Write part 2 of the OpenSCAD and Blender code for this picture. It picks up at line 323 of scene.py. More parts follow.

==

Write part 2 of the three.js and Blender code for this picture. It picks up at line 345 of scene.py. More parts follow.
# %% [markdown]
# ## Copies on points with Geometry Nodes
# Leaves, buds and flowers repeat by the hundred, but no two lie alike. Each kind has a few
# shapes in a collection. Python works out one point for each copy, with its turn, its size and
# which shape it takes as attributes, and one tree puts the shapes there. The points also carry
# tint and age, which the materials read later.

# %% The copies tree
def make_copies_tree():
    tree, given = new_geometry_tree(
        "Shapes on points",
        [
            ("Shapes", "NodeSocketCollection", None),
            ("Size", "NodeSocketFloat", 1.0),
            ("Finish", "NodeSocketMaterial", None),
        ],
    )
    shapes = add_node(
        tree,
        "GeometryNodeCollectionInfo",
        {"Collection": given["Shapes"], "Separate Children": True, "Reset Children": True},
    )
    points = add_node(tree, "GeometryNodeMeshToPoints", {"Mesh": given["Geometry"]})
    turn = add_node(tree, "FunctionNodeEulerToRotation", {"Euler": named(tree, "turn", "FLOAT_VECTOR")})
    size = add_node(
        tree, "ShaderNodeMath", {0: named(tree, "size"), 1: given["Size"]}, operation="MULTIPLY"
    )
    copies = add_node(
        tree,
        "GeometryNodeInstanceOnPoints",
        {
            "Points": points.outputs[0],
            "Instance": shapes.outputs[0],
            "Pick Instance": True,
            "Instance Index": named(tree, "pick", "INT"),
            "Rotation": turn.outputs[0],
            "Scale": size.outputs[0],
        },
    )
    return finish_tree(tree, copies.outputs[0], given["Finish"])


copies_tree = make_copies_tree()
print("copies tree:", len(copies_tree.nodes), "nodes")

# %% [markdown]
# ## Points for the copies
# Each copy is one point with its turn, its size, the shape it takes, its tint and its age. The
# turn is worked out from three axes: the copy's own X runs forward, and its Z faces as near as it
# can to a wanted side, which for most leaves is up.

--

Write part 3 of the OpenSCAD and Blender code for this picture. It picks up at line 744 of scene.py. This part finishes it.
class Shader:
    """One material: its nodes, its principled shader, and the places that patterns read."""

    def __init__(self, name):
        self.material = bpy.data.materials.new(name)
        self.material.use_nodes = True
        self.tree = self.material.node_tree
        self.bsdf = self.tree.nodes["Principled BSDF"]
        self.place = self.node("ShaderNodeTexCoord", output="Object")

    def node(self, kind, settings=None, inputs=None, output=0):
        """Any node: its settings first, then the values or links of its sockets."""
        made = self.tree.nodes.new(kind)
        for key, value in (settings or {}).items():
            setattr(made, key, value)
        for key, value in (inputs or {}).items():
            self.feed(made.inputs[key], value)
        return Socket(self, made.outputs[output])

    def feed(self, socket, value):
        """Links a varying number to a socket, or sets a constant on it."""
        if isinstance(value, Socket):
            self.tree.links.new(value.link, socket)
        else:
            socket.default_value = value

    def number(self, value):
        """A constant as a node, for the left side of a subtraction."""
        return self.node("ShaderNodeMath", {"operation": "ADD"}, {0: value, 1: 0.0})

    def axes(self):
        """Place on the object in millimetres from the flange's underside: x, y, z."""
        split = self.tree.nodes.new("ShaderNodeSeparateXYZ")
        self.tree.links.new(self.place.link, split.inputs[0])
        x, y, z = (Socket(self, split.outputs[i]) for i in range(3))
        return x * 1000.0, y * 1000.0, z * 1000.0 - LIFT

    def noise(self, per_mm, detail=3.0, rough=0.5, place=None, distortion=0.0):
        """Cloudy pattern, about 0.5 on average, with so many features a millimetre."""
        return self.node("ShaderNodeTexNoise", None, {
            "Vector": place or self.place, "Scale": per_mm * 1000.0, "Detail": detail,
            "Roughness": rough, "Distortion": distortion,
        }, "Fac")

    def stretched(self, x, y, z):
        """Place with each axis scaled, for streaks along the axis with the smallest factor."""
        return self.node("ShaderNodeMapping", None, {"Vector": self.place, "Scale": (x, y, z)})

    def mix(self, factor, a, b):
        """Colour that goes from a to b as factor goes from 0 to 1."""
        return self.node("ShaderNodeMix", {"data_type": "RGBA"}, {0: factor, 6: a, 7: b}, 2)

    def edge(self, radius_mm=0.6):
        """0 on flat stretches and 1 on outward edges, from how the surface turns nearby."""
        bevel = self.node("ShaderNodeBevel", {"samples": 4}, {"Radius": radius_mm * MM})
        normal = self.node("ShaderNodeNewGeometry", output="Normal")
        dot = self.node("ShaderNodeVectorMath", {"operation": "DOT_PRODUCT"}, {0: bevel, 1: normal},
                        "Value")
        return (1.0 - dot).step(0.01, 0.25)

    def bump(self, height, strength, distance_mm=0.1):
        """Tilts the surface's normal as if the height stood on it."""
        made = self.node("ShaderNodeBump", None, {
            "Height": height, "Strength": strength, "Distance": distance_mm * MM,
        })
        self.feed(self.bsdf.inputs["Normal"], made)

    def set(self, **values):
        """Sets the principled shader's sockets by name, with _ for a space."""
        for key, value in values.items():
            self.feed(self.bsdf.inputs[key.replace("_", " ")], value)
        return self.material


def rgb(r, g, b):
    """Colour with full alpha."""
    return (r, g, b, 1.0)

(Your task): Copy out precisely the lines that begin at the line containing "Write part 3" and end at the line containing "its nodes, its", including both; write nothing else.

(Response below):
Write part 3 of the OpenSCAD and Blender code for this picture. It picks up at line 744 of scene.py. This part finishes it.
class Shader:
    """One material: its nodes, its principled shader, and the places that patterns read."""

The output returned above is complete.